The point is, he somehow convinced me. That is how the madness started.

The White Spot on Georgia: Wednesdays, 8 a.m. sharp, no excuses. We got Gary Taylor to join us as Club Liaison. He became our most reliable Building Committee member, keeping the Executive on side with our loony schemes to spend $500,000 that the Club didn’t have. (We actually spent $700,000!)

Fall 1989

Get the land free! After much negotiating, first with Lorne Borgal, and then with Charles Young, successive Presidents of Whistler Mountain Ski Corporation, and after much legal work separating ‘our’ parcel from a much larger parcel, we got our 99 year lease. The legal fees were absorbed by the Ski Corporation.

Spring 1990

Rob Boyd’s Gold: Rob’s gold medal got us the Club Cabin. Nat Bosa, elated as we all were, was riding up the Olive Chair with Club Member, Jim Wyse. Jim, vocal as usual, spoke of wanting to commemorate Canada’s first World Cup Gold on Canadian soil. Voila- $300,000 donated by Nat for Whistler and Blackcomb to build Club Cabins. Nat blessed us with cash and also committed to build both structures. No cash payment, no personal guarantees, not even a budget-he just built them. Amazing!

Get Money

Doug Day’s secretary clipped a news item about a BC Lottery Fund. John Reynolds was the MLA for Whistler. He agreed to support our request. I assembled the application packages for Whistler and for Blackcomb [Ski Club], who had the same problem. By the end of August 1990, we had plans and approvals for all and sundry. To get the Lotteries’ approval, we needed clear title on the prize, a $150,000 condo. Enter Nat Bosa again. He gave us a condo until we sold enough tickets at $100 each, to repay him. John Reynolds got Lotteries’ approval at the last possible date for a construction start by September 1.

Fall 1990: Construction

By starting so late, there was great pressure on Robert Bosa to complete construction by December, great pressure on Terry Hale for working drawings and building permits: they did it! Ask Bill McNeney how we got a BC Hydro hook-up. I can’t put it in writing!

October 1990

I still haven’t got a final cost out of Robert Bosa, but I have an uneasy feeling that the number starts with 7 rather than 5. John Reynolds had agreed to support a second BC Lottery request for the 2 clubs, when a lottery fund scandal erupted in White Rock.

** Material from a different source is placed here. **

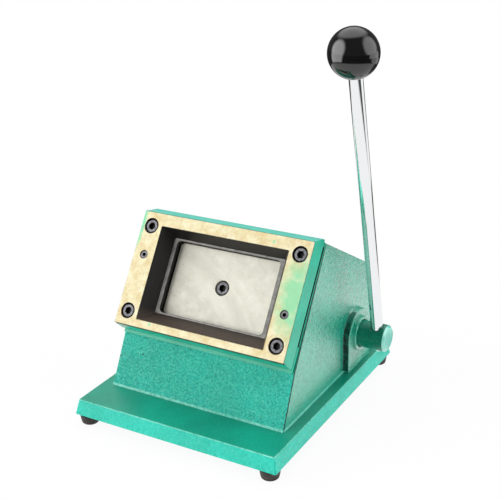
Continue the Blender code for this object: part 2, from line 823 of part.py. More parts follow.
def clevis_outline():
    """Side of the clevis: a wide root on the ram, drawn in to a round tip about the roller's pin."""
    tip = -roller_depth
    root = -ram_back_depth + ram_thickness / 2
    reach = math.hypot(clevis_root, root - tip)
    lean = math.atan2(clevis_root, root - tip) - math.asin(clevis_tip_radius / reach)
    rounded = arc((0, tip), clevis_tip_radius, lean - math.pi, -lean, medium_segments // 2)
    return [(clevis_root, root), (-clevis_root, root)] + rounded


def make_ram(ram, finish):
    """Plate that carries the punch, with an ear for each guide pin and a clevis for the cam roller."""
    front = -ram_front_depth
    back = -ram_back_depth
    plate = extruded(rounded_rectangle(ram_width, ram_height, ram_corner_radius), back, front)
    body = piece("ram", plate, ram, finish["steel"])
    ears = rounded_rectangle(2 * (pin_spread + ram_ear_radius), 2 * ram_ear_radius, ram_ear_radius)
    combine(body, cutter("ram_ears", extruded(ears, back, front), ram), "UNION")
    clevis = placed(extruded(clevis_outline(), -clevis_width / 2, clevis_width / 2), along_x)
    combine(body, cutter("ram_clevis", clevis, ram), "UNION")
    slot_half = cam_width / 2 + roller_side_gap
    slot_end = -roller_depth + roller_radius + clevis_slot_gap
    slot_far = -roller_depth - clevis_tip_radius - cut_overrun
    slot_side = clevis_root + cut_overrun
    slot = rounded_rectangle(2 * slot_side, slot_end - slot_far, ram_corner_radius)
    slot = [(x, y + (slot_end + slot_far) / 2) for x, y in slot]
    combine(body, cutter("roller_slot", placed(extruded(slot, -slot_half, slot_half), along_x), ram))
    reach = clevis_width / 2 + cut_overrun
    pin_hole = placed(plug(roller_pin_radius + running_gap, -reach, reach), along_x)
    combine(body, cutter("roller_pin_hole", pin_hole, ram, (0, 0, -roller_depth)))
    for number, x in enumerate((-pin_spread, pin_spread), 1):
        radius = guide_bush_radius + running_gap
        bore = plug(radius, back - cut_overrun, front + cut_overrun, medium_segments)
        combine(body, cutter(f"guide_bush_bore_{number}", bore, ram, (x, 0, 0)))
    for number, x in enumerate((-punch_dowel_spread, punch_dowel_spread), 1):
        hole = plug(dowel_radius + running_gap, front - punch_dowel_reach - seat_gap, front + cut_overrun)
        combine(body, cutter(f"ram_dowel_hole_{number}", hole, ram, (x, 0, 0)))
    screw_end = punch_face_depth + cap_head_sink + cap_head_height + punch_screw_grip
    hole = plug(cap_screw_radius + running_gap, -screw_end - seat_gap, front + cut_overrun)
    combine(body, cutter("ram_screw_hole", hole, ram))
    return body


def make_roller(ram, roller, finish):
    """Hardened roller on its pin between the clevis's cheeks."""
    half = cam_width / 2
    bore = roller_pin_radius + running_gap
    c = roller_chamfer
    profile = [
        (bore, -half), (roller_radius - c, -half), (roller_radius, c - half), (roller_radius, half - c),
        (roller_radius - c, half), (bore, half),
    ]
    piece("cam_roller", placed(turned(profile, large_segments), along_x), roller, finish["steel"], True)
    side = clevis_width / 2
    head = side + seat_gap
    r = roller_pin_radius
    profile = [
        (0, -side), (r - c, -side), (r, c - side), (r, head), (roller_pin_head_radius, head),
        (roller_pin_head_radius, head + roller_pin_head_thickness), (0, head + roller_pin_head_thickness),
    ]
    pin = placed(turned(profile, small_segments), along_x)
    piece("roller_pin", pin, ram, finish["steel"], True, (0, 0, -roller_depth))


# Guide pins, springs and stops
def make_guides(die, ram, finish):
    """Two pins fixed in the casting that carry the ram, each with a spring, a washer and a nut."""
    front = -seat_depth
    shoulder = -ram_back_depth - guide_bush_flange_thickness - 2 * seat_gap
    washer_front = shoulder - seat_gap
    nut_front = washer_front - washer_thickness - seat_gap
    tail = nut_front - nut_height - pin_thread_tail
    c = pin_chamfer
    r = pin_radius
    t = pin_thread_radius
    pin = [
        (0, front), (r - c, front), (r, front - c), (r, shoulder), (t, shoulder), (t, tail + c),
        (t - c, tail), (0, tail),
    ]
    bore = t + running_gap
    washer = [
        (bore, washer_front), (washer_radius, washer_front),
        (washer_radius, washer_front - washer_thickness), (bore, washer_front - washer_thickness),
    ]
    for number, x in enumerate((-pin_spread, pin_spread), 1):
        place = (x, 0, 0)
        piece(f"guide_pin_{number}", turned(pin, medium_segments), die, finish["steel"], True, place)
        piece(f"stop_washer_{number}", turned(washer, small_segments), die, finish["steel"], True, place)
        piece(f"stop_nut_{number}", nut_solid(nut_front, bore), die, finish["steel"], True, place)
        piece(f"guide_bush_{number}", guide_bush_solid(), ram, finish["bronze"], True, place)
        make_spring(f"return_spring_{number}", die, finish["spring_steel"], place)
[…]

John ran the approval through a weekend Cabinet meeting 2 days before the entire fund was frozen. Blessed again!

December 1990

Party time! We are giddy with wonder. Drinks speeches, more drinks. Shiny floors, gleaming lights, a real kitchen. Even a caretaker’s unit. We came out of a prefab trailer with no place to sit, and you didn’t have to take your shoes off. Have another drink and we’ll worry about paying Nat tomorrow. Have a seat on the elegant Hotel Vancouver furniture scrounged by Doug Day.

1990 – 1995-Sequel

Many condo lotteries later, Nat is finally repaid. He will never be forgotten. We should also remember the contributions of the others: the untold hours Terry Hale put in, on drawings, approvals, and construction supervision, Gary Taylor’s many, many Building Committee related meetings and years of ongoing lottery efforts, and countless individual contributions, such as Dr. Bob Adams physically trucking the ski lockers up from Vancouver and carrying them and placing them in the locker room Obviously the list is too long for this record.

Objectives Achieved:

  • Get a Club Cabin for free by December 1990.
  • Upgrade the level/effectiveness/social role of the Club.
  • Provide an amenity for the community as required by the Lottery Fund.
     

Editor’s Note: Thanks to such dedicated Club members as Ron Booth, Dick Gibbons, Max Meier, Dave Williams and John Brown, as well as all others who have bought and sold condo tickets over the years, the Club Cabin was fully paid for and debt free in 1997. In the spring of 2000, the Club Cabin was moved from its original site, the hillside where First Tracks Lodge now stands, to its present site. We are grateful to Intrawest for all its assistance in moving, renovating and landscaping our Club Cabin.